Corballis discusses the literature that suggests that the right side of the brain is in charge of creativity.  He dispels the notion that either the left or right side of the brain is in charge of creativity, or one side valued more than the other.  Dividing the brain into left and right is similar to the dualisms of man/woman, black/white that “were driven to some extent by the divisions that fractured social and political life in the 1960s” (151).  Instead, Corballis sites Rex Jung’s study that suggests that creativity is found in the “widespread networks in the brain” rather than tucked up on the right hand side (152).  Instead, it is our ability to mind wander, and the randomness of those wanderings, that is the seat of creativity.

Corballis’s writing style is relaxed, witty, and conversational.  Technical details are related without jargon, and examples from literature and popular culture are used to illustrate his points.  His writing style is so relaxed and informative I want to sit in on his lectures because I imagine they are fun, and he is generous with his knowledge.  He discusses memory, time, dreams and whether animals think to the same extent as humans do.  I was particularly interested in the discussion about creativity, and feel I have a valid licence for mind wandering.

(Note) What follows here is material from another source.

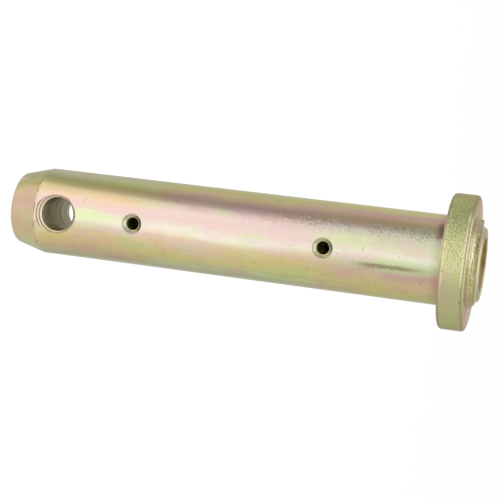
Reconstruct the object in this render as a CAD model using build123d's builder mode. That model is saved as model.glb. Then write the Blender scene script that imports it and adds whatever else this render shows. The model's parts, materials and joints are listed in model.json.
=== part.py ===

As an aside, I was reading Oliver Burkeman’s column in The Guardian who talks about Steven Pinker whose book The Sense of Style is coming out in the UK later this year.  Pinker is a psychologist who thinks that writing is a psychological phenomenon, “a way that one mind can cause ideas to happen in another mind.”  I think this relates to mind-wandering because if we choose to share our mind-wanderings with another person we can cause ideas to happen in someone else.  Anyway, if you like Corballis’s work then Pinker’s upcoming book may interest you.